Georgiana Burne-Jones (1840-1920)
Although Georgiana Burne-Jones is best known as her husband’s biographer, she was a talented artist in her own right. Born in Birmingham in 1840 to Reverend George Browne Macdonald and his second wife Hannah, she moved in artistic circles from an early age.
In the mid 1850s, Georgiana and her three sisters were introduced to the literary ‘Birmingham Set’, which later morphed into the ‘Pembroke Set’ when many of its members started at Pembroke College, Oxford. In around 1856, Georgiana met the Pre-Raphaelite Brotherhood artist Edward Burne-Jones, whom she married four years later.
Lady (Georgiana) Burne-Jones (1840-1920), Found Drowned.

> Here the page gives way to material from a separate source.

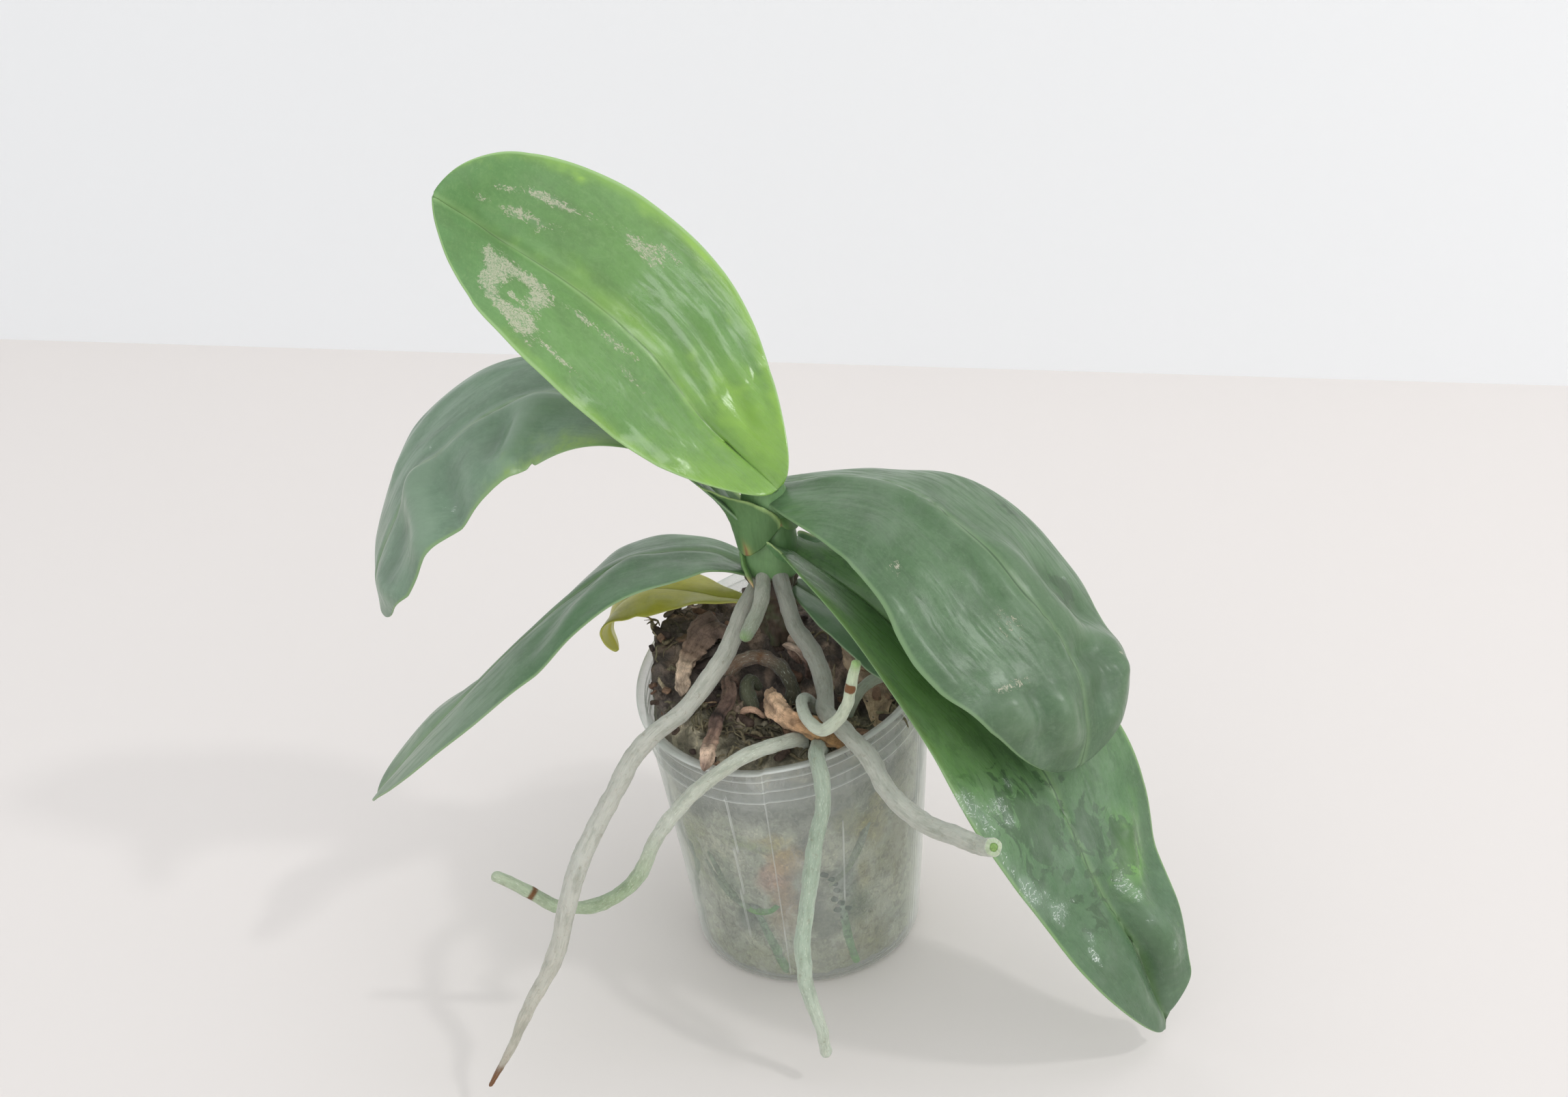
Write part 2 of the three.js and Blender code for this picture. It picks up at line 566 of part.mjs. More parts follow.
place('pot', makePot(), COLOURS.pot, { transparent: true, opacity: 0.4 });
place('root_ball', rootBall, COLOURS.root_ball);
place('stem', makeStem(), COLOURS.stem);
for (const leaf of LEAVES) {
  place(leaf.name, makeLeaf(leaf).subtract(grownStem), leafColours[leaf.name] ?? COLOURS.leaf);
}
for (const { name, body, root } of sweptPieces) {
  place(name, body.subtract(grownStem), root ? COLOURS.root : COLOURS.dry);
}

export default group;
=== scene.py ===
"""Moth orchid without flowers in a soft clear pot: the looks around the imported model.

Shapes are worked out in millimetres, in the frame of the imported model, and turned into
metres when a mesh is made. The leaves, roots and pot repeat the outlines of their solids.
"""

import math

import bpy
import numpy as np
from mathutils import Matrix


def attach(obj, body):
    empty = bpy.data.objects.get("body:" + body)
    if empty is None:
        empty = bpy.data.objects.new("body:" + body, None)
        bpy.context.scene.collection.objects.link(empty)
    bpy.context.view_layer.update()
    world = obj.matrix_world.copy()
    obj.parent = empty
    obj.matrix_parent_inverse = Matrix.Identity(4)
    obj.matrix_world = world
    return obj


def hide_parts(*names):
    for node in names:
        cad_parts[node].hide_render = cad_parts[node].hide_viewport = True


MM = 0.001
CM_PER_MM = 0.1
LATTICE_SIDE = 48
LATTICE = np.random.default_rng(11).random((LATTICE_SIDE,) * 3) * 2 - 1

# Camera and image
IMAGE_WIDTH = 2296
FOCAL_PIXELS = 2399.33
SENSOR_MM = 36
CAMERA_DISTANCE = 593.79
CAMERA_AZIMUTH = -90
CAMERA_ELEVATION = 26.84
CAMERA_ROLL = -5.0
CAMERA_TARGET = (2.55, 0, 165.01)
WALL_FOOT = (14.8, 635.7)
WALL_TURN = -18.6

# Pot, as in the solids
POT_HEIGHT = 120
NECK_RADIUS = 56.3
BASE_RADIUS = 44.8
CORNER_HEIGHT = 2.8
WALL = 0.8
FLOOR = 1.2
RING_HEIGHTS = (103.5, 108.6, 113.7, 118.0)
OVAL = 0.08
OVAL_ANGLE = math.radians(71)
DIP = (0.08, 0.13)
SEAM = -101.5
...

Pencil, pen and black ink on paper. 5⅝ x 7 in (14.3 x 17.8 cm). Sold for £16,250 on 11 December 2018 at Christie’s in London
Georgiana attended the Government School of Design in South Kensington. She later studied under Ford Madox Brown, one of the principal associates of the Pre-Raphaelite Brotherhood, who applauded and encouraged her talent.
She worked for Morris & Co. in the early years of the company, painting tiles, and enjoyed making woodcuts, for which Found Drowned, a detailed drawing sold by Christie’s in December 2018 for £16,250, may have been intended. According to the specialist, very few examples of her work survive today.